- _SUPPLIED DATA_:
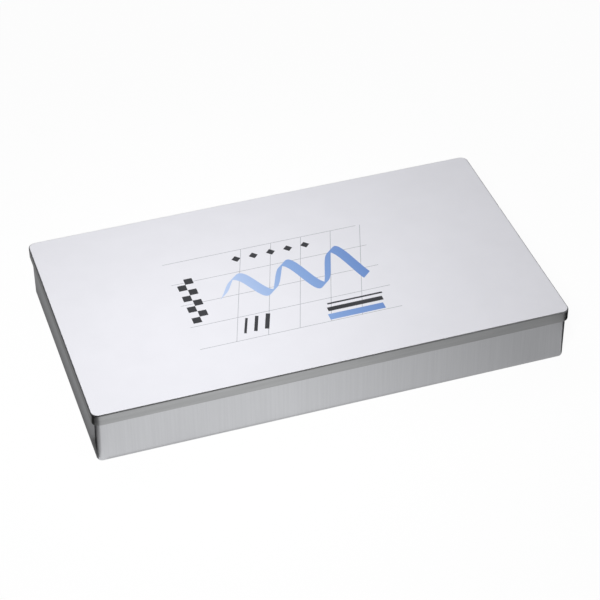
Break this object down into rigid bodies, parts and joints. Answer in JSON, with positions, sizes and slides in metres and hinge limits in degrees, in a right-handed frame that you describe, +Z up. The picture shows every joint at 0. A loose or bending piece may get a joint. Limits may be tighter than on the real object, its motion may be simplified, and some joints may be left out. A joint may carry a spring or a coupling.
{
  "type": "calligraphy set box",
  "caption": "Flat slip-lid tin of brushed tinplate that holds a calligraphy pen, spare broad-edged nibs and ink cartridges in a cut foam insert.",
  "frame": {"origin": "centre of the box's footprint, on the plane that it stands on", "axes": "+X along the tin's length, towards the pen cap's crown; -Y is the front; +Z up, the way the lid lifts"},
  "size_m": [0.21, 0.121, 0.026],
  "materials": {
    "tinplate": "fine brushed tinplate",
    "lid_lacquer": "satin pale grey lacquer with a print, on brushed tinplate",
    "foam": "matte closed-cell foam",
    "grip_plastic": "matte moulded",
    "feed_plastic": "matte moulded",
    "cartridge_plastic": "glossy translucent, filled with blue ink",
    "nib_steel": "polished stainless sheet",
    "bright_steel": "bright plated",
    "pen_plastic": "glossy moulded",
    "liner_plastic": "natural moulded"
  },
  "bodies": {
    "base": {"tin_base": "tinplate"},
    "lid": {"tin_lid": "lid_lacquer"},
    "insert": {"foam_pad": "foam", "foam_insert": "foam"},
    "pen": {"grip_section": "grip_plastic", "ink_feed": "feed_plastic", "fitted_cartridge": "cartridge_plastic"},
    "fitted_nib": {"medium_nib": "nib_steel"},
    "ring": {"trim_ring": "bright_steel"},
    "barrel": {"pen_barrel": "pen_plastic"},
    "cap": {"pen_cap": "pen_plastic", "inner_cap": "liner_plastic", "cap_finial": "bright_steel", "pocket_clip": "bright_steel"},
    "narrow_spare": {"narrow_nib": "nib_steel"},
    "broad_spare": {"broad_nib": "nib_steel"},
    "cartridge_1": {"spare_cartridge_1": "cartridge_plastic"},
    "cartridge_2": {"spare_cartridge_2": "cartridge_plastic"},
    "cartridge_3": {"spare_cartridge_3": "cartridge_plastic"},
    "cartridge_4": {"spare_cartridge_4": "cartridge_plastic"},
    "cartridge_5": {"spare_cartridge_5": "cartridge_plastic"}
  },
  "joints": [
    {"name": "lid_lift", "type": "slide", "parent": "base", "child": "lid", "axis": [0, 0, 1], "range_m": [0, 0.2]},
    {"name": "insert_lift", "type": "slide", "parent": "base", "child": "insert", "axis": [0, 0, 1], "range_m": [0, 0.03]},
    {"name": "pen_lift", "type": "slide", "parent": "insert", "child": "pen", "axis": [0, 0, 1], "range_m": [0, 0.12]},
    {"name": "cap_pull", "type": "slide", "parent": "pen", "child": "cap", "axis": [1, 0, 0], "range_m": [0, 0.08]},
    {"name": "nib_pull", "type": "slide", "parent": "pen", "child": "fitted_nib", "axis": [1, 0, 0], "range_m": [0, 0.02]},
    {"name": "ring_advance", "type": "slide", "parent": "pen", "child": "ring", "axis": [-1, 0, 0], "range_m": [0, 0.003]},
    {"name": "barrel_unscrew", "type": "hinge", "parent": "ring", "child": "barrel", "pos_m": [0.01605, -0.03625, 0.014], "axis": [-1, 0, 0], "range_deg": [0, 1080]},
    {"name": "narrow_nib_lift", "type": "slide", "parent": "insert", "child": "narrow_spare", "axis": [0, 0, 1], "range_m": [0, 0.06]},
    {"name": "broad_nib_lift", "type": "slide", "parent": "insert", "child": "broad_spare", "axis": [0, 0, 1], "range_m": [0, 0.072]},
    {"name": "cartridge_1_lift", "type": "slide", "parent": "insert", "child": "cartridge_1", "axis": [0, 0, 1], "range_m": [0, 0.04]},
    {"name": "cartridge_2_lift", "type": "slide", "parent": "insert", "child": "cartridge_2", "axis": [0, 0, 1], "range_m": [0, 0.048]},
    {"name": "cartridge_3_lift", "type": "slide", "parent": "insert", "child": "cartridge_3", "axis": [0, 0, 1], "range_m": [0, 0.056]},
    {"name": "cartridge_4_lift", "type": "slide", "parent": "insert", "child": "cartridge_4", "axis": [0, 0, 1], "range_m": [0, 0.064]},
    {"name": "cartridge_5_lift", "type": "slide", "parent": "insert", "child": "cartridge_5", "axis": [0, 0, 1], "range_m": [0, 0.072]}
  ],
  "couplings": [
    {"joint": "insert_lift", "follows": "lid_lift", "ratio": 0.15},
    {"joint": "pen_lift", "follows": "lid_lift", "ratio": 0.6},
    {"joint": "cap_pull", "follows": "lid_lift", "ratio": 0.4},
    {"joint": "nib_pull", "follows": "lid_lift", "ratio": 0.1},
    {"joint": "narrow_nib_lift", "follows": "lid_lift", "ratio": 0.3},
    {"joint": "broad_nib_lift", "follows": "lid_lift", "ratio": 0.36},
    {"joint": "cartridge_1_lift", "follows": "lid_lift", "ratio": 0.2},
    {"joint": "cartridge_2_lift", "follows": "lid_lift", "ratio": 0.24},
    {"joint": "cartridge_3_lift", "follows": "lid_lift", "ratio": 0.28},
    {"joint": "cartridge_4_lift", "follows": "lid_lift", "ratio": 0.32},
    {"joint": "cartridge_5_lift", "follows": "lid_lift", "ratio": 0.36},
    {"joint": "ring_advance", "follows": "barrel_unscrew", "m_per_rad": 0.00015915}
  ]
}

- _INSTRUCTION_: From the first line to the last, please quote the material above exactly.

- _RESULT_:
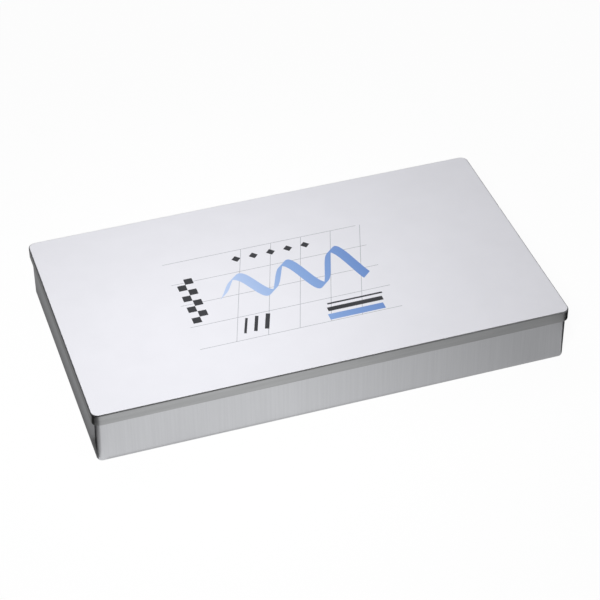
Break this object down into rigid bodies, parts and joints. Answer in JSON, with positions, sizes and slides in metres and hinge limits in degrees, in a right-handed frame that you describe, +Z up. The picture shows every joint at 0. A loose or bending piece may get a joint. Limits may be tighter than on the real object, its motion may be simplified, and some joints may be left out. A joint may carry a spring or a coupling.
{
  "type": "calligraphy set box",
  "caption": "Flat slip-lid tin of brushed tinplate that holds a calligraphy pen, spare broad-edged nibs and ink cartridges in a cut foam insert.",
  "frame": {"origin": "centre of the box's footprint, on the plane that it stands on", "axes": "+X along the tin's length, towards the pen cap's crown; -Y is the front; +Z up, the way the lid lifts"},
  "size_m": [0.21, 0.121, 0.026],
  "materials": {
    "tinplate": "fine brushed tinplate",
    "lid_lacquer": "satin pale grey lacquer with a print, on brushed tinplate",
    "foam": "matte closed-cell foam",
    "grip_plastic": "matte moulded",
    "feed_plastic": "matte moulded",
    "cartridge_plastic": "glossy translucent, filled with blue ink",
    "nib_steel": "polished stainless sheet",
    "bright_steel": "bright plated",
    "pen_plastic": "glossy moulded",
    "liner_plastic": "natural moulded"
  },
  "bodies": {
    "base": {"tin_base": "tinplate"},
    "lid": {"tin_lid": "lid_lacquer"},
    "insert": {"foam_pad": "foam", "foam_insert": "foam"},
    "pen": {"grip_section": "grip_plastic", "ink_feed": "feed_plastic", "fitted_cartridge": "cartridge_plastic"},
    "fitted_nib": {"medium_nib": "nib_steel"},
    "ring": {"trim_ring": "bright_steel"},
    "barrel": {"pen_barrel": "pen_plastic"},
    "cap": {"pen_cap": "pen_plastic", "inner_cap": "liner_plastic", "cap_finial": "bright_steel", "pocket_clip": "bright_steel"},
    "narrow_spare": {"narrow_nib": "nib_steel"},
    "broad_spare": {"broad_nib": "nib_steel"},
    "cartridge_1": {"spare_cartridge_1": "cartridge_plastic"},
    "cartridge_2": {"spare_cartridge_2": "cartridge_plastic"},
    "cartridge_3": {"spare_cartridge_3": "cartridge_plastic"},
    "cartridge_4": {"spare_cartridge_4": "cartridge_plastic"},
    "cartridge_5": {"spare_cartridge_5": "cartridge_plastic"}
  },
  "joints": [
    {"name": "lid_lift", "type": "slide", "parent": "base", "child": "lid", "axis": [0, 0, 1], "range_m": [0, 0.2]},
    {"name": "insert_lift", "type": "slide", "parent": "base", "child": "insert", "axis": [0, 0, 1], "range_m": [0, 0.03]},
    {"name": "pen_lift", "type": "slide", "parent": "insert", "child": "pen", "axis": [0, 0, 1], "range_m": [0, 0.12]},
    {"name": "cap_pull", "type": "slide", "parent": "pen", "child": "cap", "axis": [1, 0, 0], "range_m": [0, 0.08]},
    {"name": "nib_pull", "type": "slide", "parent": "pen", "child": "fitted_nib", "axis": [1, 0, 0], "range_m": [0, 0.02]},
    {"name": "ring_advance", "type": "slide", "parent": "pen", "child": "ring", "axis": [-1, 0, 0], "range_m": [0, 0.003]},
    {"name": "barrel_unscrew", "type": "hinge", "parent": "ring", "child": "barrel", "pos_m": [0.01605, -0.03625, 0.014], "axis": [-1, 0, 0], "range_deg": [0, 1080]},
    {"name": "narrow_nib_lift", "type": "slide", "parent": "insert", "child": "narrow_spare", "axis": [0, 0, 1], "range_m": [0, 0.06]},
    {"name": "broad_nib_lift", "type": "slide", "parent": "insert", "child": "broad_spare", "axis": [0, 0, 1], "range_m": [0, 0.072]},
    {"name": "cartridge_1_lift", "type": "slide", "parent": "insert", "child": "cartridge_1", "axis": [0, 0, 1], "range_m": [0, 0.04]},
    {"name": "cartridge_2_lift", "type": "slide", "parent": "insert", "child": "cartridge_2", "axis": [0, 0, 1], "range_m": [0, 0.048]},
    {"name": "cartridge_3_lift", "type": "slide", "parent": "insert", "child": "cartridge_3", "axis": [0, 0, 1], "range_m": [0, 0.056]},
    {"name": "cartridge_4_lift", "type": "slide", "parent": "insert", "child": "cartridge_4", "axis": [0, 0, 1], "range_m": [0, 0.064]},
    {"name": "cartridge_5_lift", "type": "slide", "parent": "insert", "child": "cartridge_5", "axis": [0, 0, 1], "range_m": [0, 0.072]}
  ],
  "couplings": [
    {"joint": "insert_lift", "follows": "lid_lift", "ratio": 0.15},
    {"joint": "pen_lift", "follows": "lid_lift", "ratio": 0.6},
    {"joint": "cap_pull", "follows": "lid_lift", "ratio": 0.4},
    {"joint": "nib_pull", "follows": "lid_lift", "ratio": 0.1},
    {"joint": "narrow_nib_lift", "follows": "lid_lift", "ratio": 0.3},
    {"joint": "broad_nib_lift", "follows": "lid_lift", "ratio": 0.36},
    {"joint": "cartridge_1_lift", "follows": "lid_lift", "ratio": 0.2},
    {"joint": "cartridge_2_lift", "follows": "lid_lift", "ratio": 0.24},
    {"joint": "cartridge_3_lift", "follows": "lid_lift", "ratio": 0.28},
    {"joint": "cartridge_4_lift", "follows": "lid_lift", "ratio": 0.32},
    {"joint": "cartridge_5_lift", "follows": "lid_lift", "ratio": 0.36},
    {"joint": "ring_advance", "follows": "barrel_unscrew", "m_per_rad": 0.00015915}
  ]
}